* WORK TO BE COMPLETED
Looking at the listing, state how many of its lines contain the string "pose". Write only the number.

* INPUT DATA
====

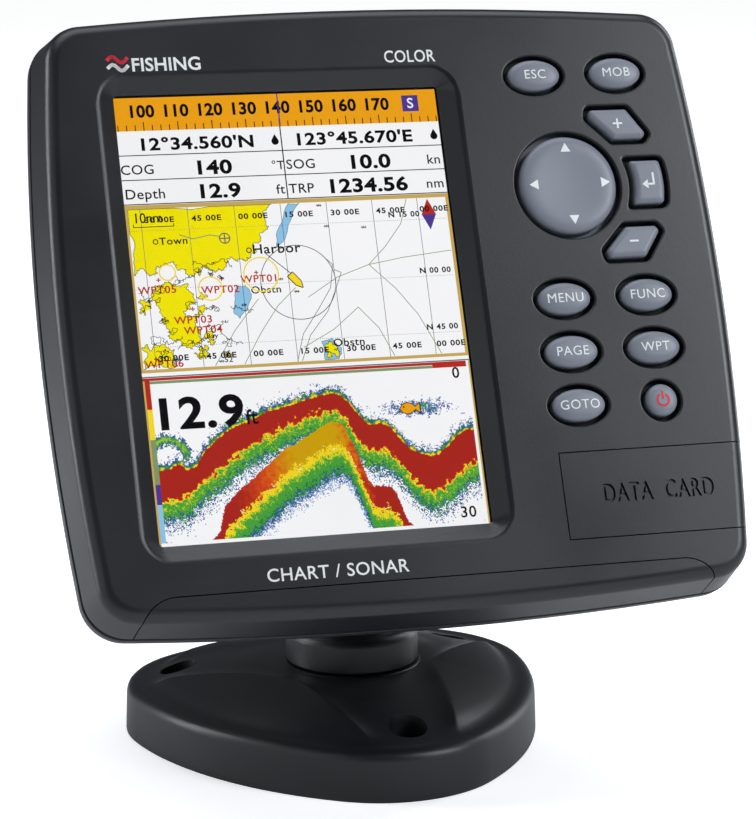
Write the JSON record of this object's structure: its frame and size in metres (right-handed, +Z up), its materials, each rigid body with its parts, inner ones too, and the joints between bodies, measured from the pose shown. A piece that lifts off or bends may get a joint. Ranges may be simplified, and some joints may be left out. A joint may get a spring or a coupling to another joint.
{
  "type": "fish finder",
  "caption": "Bench-top marine chart plotter and fish finder: a tilting colour display head with a side keypad on a swivelling three-lobed screw-down base.",
  "frame": {"origin": "centre of the swivel axis on the underside of the base, at the mounting surface", "axes": "+Z up along the swivel axis; the display faces -Y and leans back; +X is to the right of someone looking at the display"},
  "size_m": [0.1778, 0.1335, 0.1973],
  "materials": {
    "bezel_plastic": "fine-textured charcoal moulding, soft sheen",
    "case_plastic": "textured dark grey moulding",
    "base_plastic": "soft matt near-black moulding",
    "black_rubber": "matt moulded rubber",
    "key_plastic": "satin mid-grey key caps",
    "clear_window": "clear bonded window",
    "display_glass": "lit colour display",
    "circuit_board": "green board with solder mask",
    "black_plastic": "moulded black plastic",
    "steel": "stainless steel",
    "brass": "plated contact pins"
  },
  "bodies": {
    "base": {"mounting_base": "base_plastic", "base_pad": "black_rubber"},
    "turret": {"swivel_stem": "base_plastic", "swivel_bolt": "steel", "swivel_washer": "steel", "friction_disc_left": "black_rubber", "friction_disc_right": "black_rubber"},
    "head": {"front_bezel": "bezel_plastic", "lower_trim": "bezel_plastic", "rear_case": "case_plastic", "case_gasket": "black_rubber", "case_screw_1": "steel", "case_screw_2": "steel", "case_screw_3": "steel", "case_screw_4": "steel", "display_window": "clear_window", "window_gasket": "black_rubber", "lcd_panel": "display_glass", "backlight_unit": "black_plastic", "keypad_mat": "black_rubber", "keypad_board": "circuit_board", "card_bay": "black_plastic", "card_socket": "steel", "main_board": "circuit_board", "shield_can": "steel", "sounder_transformer": "black_plastic", "buzzer": "black_plastic", "backup_cell": "steel", "power_socket": "black_plastic", "power_pins": "brass", "sounder_socket": "black_plastic", "sounder_pins": "brass", "antenna_socket": "black_plastic", "antenna_pins": "brass", "rear_bracket": "base_plastic", "bracket_screw_1": "steel", "bracket_screw_2": "steel", "bracket_screw_3": "steel", "bracket_screw_4": "steel", "tilt_nut": "steel"},
    "knob": {"tilt_knob": "black_plastic", "tilt_bolt": "steel"},
    "key_escape_cap": {"key_escape": "key_plastic"},
    "key_man_overboard_cap": {"key_man_overboard": "key_plastic"},
    "key_zoom_in_cap": {"key_zoom_in": "key_plastic"},
    "key_enter_cap": {"key_enter": "key_plastic"},
    "key_zoom_out_cap": {"key_zoom_out": "key_plastic"},
    "key_menu_cap": {"key_menu": "key_plastic"},
    "key_function_cap": {"key_function": "key_plastic"},
    "key_page_cap": {"key_page": "key_plastic"},
    "key_waypoint_cap": {"key_waypoint": "key_plastic"},
    "key_goto_cap": {"key_goto": "key_plastic"},
    "key_power_cap": {"key_power": "key_plastic"},
    "cursor_pivot": {"cursor_rocker": "black_plastic"},
    "cursor_cap": {"cursor_pad": "key_plastic"},
    "card": {"memory_card": "black_plastic"},
    "door": {"card_door": "bezel_plastic"}
  },
  "joints": [
    {"name": "swivel", "type": "hinge", "parent": "base", "child": "turret", "pos_m": [0, 0, 0], "axis": [0, 0, 1], "continuous": true},
    {"name": "tilt", "type": "hinge", "parent": "turret", "child": "head", "pos_m": [0, 0, 0.068], "axis": [1, 0, 0], "range_deg": [-35, 25]},
    {"name": "knob_turn", "type": "hinge", "parent": "head", "child": "knob", "pos_m": [0, 0, 0.068], "axis": [1, 0, 0], "continuous": true},
    {"name": "key_escape_press", "type": "slide", "parent": "head", "child": "key_escape_cap", "axis": [0, 0.9018, -0.4321], "range_m": [0, 0.0008], "stiffness_N_per_m": 500, "springref_m": -0.0006},
    {"name": "key_man_overboard_press", "type": "slide", "parent": "head", "child": "key_man_overboard_cap", "axis": [0, 0.9018, -0.4321], "range_m": [0, 0.0008], "stiffness_N_per_m": 500, "springref_m": -0.0006},
    {"name": "key_zoom_in_press", "type": "slide", "parent": "head", "child": "key_zoom_in_cap", "axis": [0, 0.9018, -0.4321], "range_m": [0, 0.0008], "stiffness_N_per_m": 500, "springref_m": -0.0006},
    {"name": "key_enter_press", "type": "slide", "parent": "head", "child": "key_enter_cap", "axis": [0, 0.9018, -0.4321], "range_m": [0, 0.0008], "stiffness_N_per_m": 500, "springref_m": -0.0006},
    {"name": "key_zoom_out_press", "type": "slide", "parent": "head", "child": "key_zoom_out_cap", "axis": [0, 0.9018, -0.4321], "range_m": [0, 0.0008], "stiffness_N_per_m": 500, "springref_m": -0.0006},
    {"name": "key_menu_press", "type": "slide", "parent": "head", "child": "key_menu_cap", "axis": [0, 0.9018, -0.4321], "range_m": [0, 0.0008], "stiffness_N_per_m": 500, "springref_m": -0.0006},
    {"name": "key_function_press", "type": "slide", "parent": "head", "child": "key_function_cap", "axis": [0, 0.9018, -0.4321], "range_m": [0, 0.0008], "stiffness_N_per_m": 500, "springref_m": -0.0006},
    {"name": "key_page_press", "type": "slide", "parent": "head", "child": "key_page_cap", "axis": [0, 0.9018, -0.4321], "range_m": [0, 0.0008], "stiffness_N_per_m": 500, "springref_m": -0.0006},
    {"name": "key_waypoint_press", "type": "slide", "parent": "head", "child": "key_waypoint_cap", "axis": [0, 0.9018, -0.4321], "range_m": [0, 0.0008], "stiffness_N_per_m": 500, "springref_m": -0.0006},
    {"name": "key_goto_press", "type": "slide", "parent": "head", "child": "key_goto_cap", "axis": [0, 0.9018, -0.4321], "range_m": [0, 0.0008], "stiffness_N_per_m": 500, "springref_m": -0.0006},
    {"name": "key_power_press", "type": "slide", "parent": "head", "child": "key_power_cap", "axis": [0, 0.9018, -0.4321], "range_m": [0, 0.0008], "stiffness_N_per_m": 500, "springref_m": -0.0006},
    {"name": "cursor_rock_across", "type": "hinge", "parent": "head", "child": "cursor_pivot", "pos_m": [0.0478, -0.03088, 0.15123], "axis": [0, 0.4321, 0.9018], "range_deg": [-2.5, 2.5], "stiffness_Nm_per_rad": 0.23},
    {"name": "cursor_rock_upright", "type": "hinge", "parent": "cursor_pivot", "child": "cursor_cap", "pos_m": [0.0478, -0.03138, 0.15146], "axis": [1, 0, 0], "range_deg": [-2.5, 2.5], "stiffness_Nm_per_rad": 0.23},
    {"name": "card_push", "type": "slide", "parent": "head", "child": "card", "axis": [0, 0.9018, -0.4321], "range_m": [0, 0.001], "stiffness_N_per_m": 800, "springref_m": -0.0005},
    {"name": "card_door_hinge", "type": "hinge", "parent": "head", "child": "door", "pos_m": [0.0357, -0.07098, 0.08084], "axis": [0, -0.4321, -0.9018], "range_deg": [0, 100]}
  ]
}
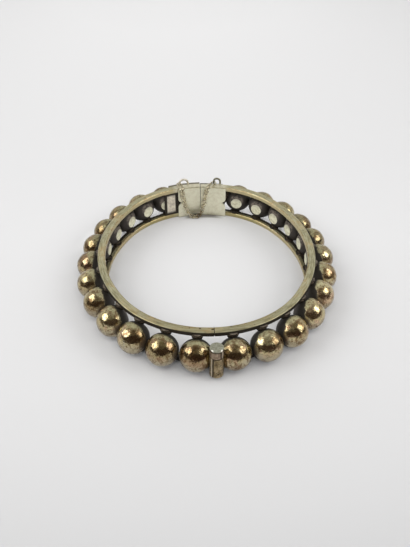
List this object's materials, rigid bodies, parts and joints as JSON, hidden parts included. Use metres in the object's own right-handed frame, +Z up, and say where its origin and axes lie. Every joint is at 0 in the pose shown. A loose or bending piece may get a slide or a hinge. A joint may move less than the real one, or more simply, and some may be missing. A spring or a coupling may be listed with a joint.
{
  "type": "beaded bangle",
  "caption": "Hinged oval bangle: a row of round gilt beads between flat rails, with a tongue clasp behind notched cover plates and a fine safety chain.",
  "frame": {"origin": "bottom centre of the bounding box, on the surface that the bangle lies on", "axes": "+Z up, +Y from the hinge to the clasp, +X towards the half with the lower knuckle"},
  "size_m": [0.0636, 0.071, 0.0109],
  "materials": {
    "rail_gilt": "worn satin gilding",
    "bead_gilt": "bronzed gilding with brown and coppery patches",
    "plate_metal": "pale satin silver gilt",
    "hinge_metal": "grey-green tarnished metal",
    "tongue_metal": "plain satin metal",
    "chain_metal": "pale silver gilt wire"
  },
  "bodies": {
    "root": {"left_frame": "rail_gilt", "right_frame": "rail_gilt", "hinge_pin": "hinge_metal", "clasp_tongue": "tongue_metal", "left_cover_plate": "plate_metal", "right_cover_plate": "plate_metal", "safety_chain": "chain_metal", "bead_l01": "bead_gilt", "bead_l02": "bead_gilt", "bead_l03": "bead_gilt", "bead_l04": "bead_gilt", "bead_l05": "bead_gilt", "bead_l06": "bead_gilt", "bead_l07": "bead_gilt", "bead_l08": "bead_gilt", "bead_l09": "bead_gilt", "bead_l10": "bead_gilt", "bead_l11": "bead_gilt", "bead_l12": "bead_gilt", "bead_r01": "bead_gilt", "bead_r02": "bead_gilt", "bead_r03": "bead_gilt", "bead_r04": "bead_gilt", "bead_r05": "bead_gilt", "bead_r06": "bead_gilt", "bead_r07": "bead_gilt", "bead_r08": "bead_gilt", "bead_r09": "bead_gilt", "bead_r10": "bead_gilt", "bead_r11": "bead_gilt", "bead_r12": "bead_gilt"}
  },
  "joints": []
}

====

* EXERCISE SOLUTION
2